Your goal >>
Gather all lines with the word "manifold" in them.
--- START ---
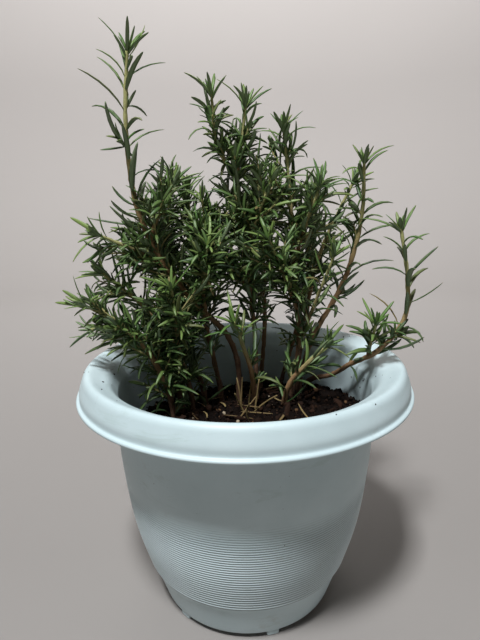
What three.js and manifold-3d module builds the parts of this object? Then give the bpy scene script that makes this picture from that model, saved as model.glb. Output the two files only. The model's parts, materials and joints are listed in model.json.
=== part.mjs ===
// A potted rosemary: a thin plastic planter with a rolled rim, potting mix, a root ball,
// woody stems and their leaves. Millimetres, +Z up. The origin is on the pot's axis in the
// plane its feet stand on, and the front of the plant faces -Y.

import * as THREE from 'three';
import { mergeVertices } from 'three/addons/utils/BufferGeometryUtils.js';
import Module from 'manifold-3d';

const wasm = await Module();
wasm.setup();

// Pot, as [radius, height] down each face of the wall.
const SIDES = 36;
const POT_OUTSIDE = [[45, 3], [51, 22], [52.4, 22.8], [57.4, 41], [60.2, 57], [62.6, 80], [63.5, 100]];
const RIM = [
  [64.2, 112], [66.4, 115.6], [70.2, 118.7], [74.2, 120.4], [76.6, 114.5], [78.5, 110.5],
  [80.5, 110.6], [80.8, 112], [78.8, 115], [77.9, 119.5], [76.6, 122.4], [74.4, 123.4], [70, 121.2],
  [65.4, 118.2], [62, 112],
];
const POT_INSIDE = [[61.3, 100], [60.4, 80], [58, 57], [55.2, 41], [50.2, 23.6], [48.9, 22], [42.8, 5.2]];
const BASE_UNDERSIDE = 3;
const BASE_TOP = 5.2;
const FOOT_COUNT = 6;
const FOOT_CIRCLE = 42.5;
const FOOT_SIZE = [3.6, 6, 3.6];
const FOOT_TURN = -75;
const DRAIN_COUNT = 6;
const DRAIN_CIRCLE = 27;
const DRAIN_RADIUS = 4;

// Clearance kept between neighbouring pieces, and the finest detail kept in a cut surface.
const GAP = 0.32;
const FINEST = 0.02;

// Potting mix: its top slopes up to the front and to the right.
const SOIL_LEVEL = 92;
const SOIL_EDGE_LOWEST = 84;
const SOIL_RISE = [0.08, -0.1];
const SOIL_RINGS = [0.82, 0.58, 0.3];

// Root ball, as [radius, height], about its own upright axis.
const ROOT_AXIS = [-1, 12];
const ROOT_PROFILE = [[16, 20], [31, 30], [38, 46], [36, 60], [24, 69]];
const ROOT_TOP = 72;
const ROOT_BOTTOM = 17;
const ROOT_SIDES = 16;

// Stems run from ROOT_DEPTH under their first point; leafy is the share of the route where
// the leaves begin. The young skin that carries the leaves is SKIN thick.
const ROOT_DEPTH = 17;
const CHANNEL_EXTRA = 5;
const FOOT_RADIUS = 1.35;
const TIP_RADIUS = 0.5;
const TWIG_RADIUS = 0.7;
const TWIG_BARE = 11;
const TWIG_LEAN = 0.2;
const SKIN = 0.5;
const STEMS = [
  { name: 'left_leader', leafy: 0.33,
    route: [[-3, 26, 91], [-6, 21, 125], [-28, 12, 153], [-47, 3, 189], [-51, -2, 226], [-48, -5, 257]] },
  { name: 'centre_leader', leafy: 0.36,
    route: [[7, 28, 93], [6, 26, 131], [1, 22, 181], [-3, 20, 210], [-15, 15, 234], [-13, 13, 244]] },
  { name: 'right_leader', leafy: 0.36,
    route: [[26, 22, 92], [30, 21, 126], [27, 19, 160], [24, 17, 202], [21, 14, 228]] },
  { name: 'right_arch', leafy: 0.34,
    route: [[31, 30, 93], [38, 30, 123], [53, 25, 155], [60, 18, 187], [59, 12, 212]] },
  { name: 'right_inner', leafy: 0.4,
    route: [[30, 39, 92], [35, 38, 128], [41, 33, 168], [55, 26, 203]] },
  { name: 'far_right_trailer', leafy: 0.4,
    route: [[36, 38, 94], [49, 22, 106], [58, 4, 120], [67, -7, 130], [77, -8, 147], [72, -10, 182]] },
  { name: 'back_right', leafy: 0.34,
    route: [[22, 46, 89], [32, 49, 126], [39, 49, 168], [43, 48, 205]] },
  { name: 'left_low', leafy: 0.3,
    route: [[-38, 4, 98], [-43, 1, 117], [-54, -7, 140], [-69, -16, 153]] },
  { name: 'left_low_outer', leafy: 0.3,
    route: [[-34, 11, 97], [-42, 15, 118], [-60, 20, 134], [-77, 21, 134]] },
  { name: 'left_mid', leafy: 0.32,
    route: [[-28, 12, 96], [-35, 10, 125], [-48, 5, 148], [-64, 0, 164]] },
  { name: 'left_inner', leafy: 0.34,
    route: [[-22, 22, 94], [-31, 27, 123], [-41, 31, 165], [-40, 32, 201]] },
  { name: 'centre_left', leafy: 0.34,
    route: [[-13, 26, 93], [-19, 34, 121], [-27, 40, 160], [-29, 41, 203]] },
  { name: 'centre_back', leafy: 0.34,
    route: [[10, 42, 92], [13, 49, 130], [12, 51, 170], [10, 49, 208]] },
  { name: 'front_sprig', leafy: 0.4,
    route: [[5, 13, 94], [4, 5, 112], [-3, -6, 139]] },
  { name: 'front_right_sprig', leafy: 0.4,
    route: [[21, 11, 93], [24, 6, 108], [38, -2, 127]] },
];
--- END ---
Response to the task >>
What three.js and manifold-3d module builds the parts of this object? Then give the bpy scene script that makes this picture from that model, saved as model.glb. Output the two files only. The model's parts, materials and joints are listed in model.json.
import Module from 'manifold-3d';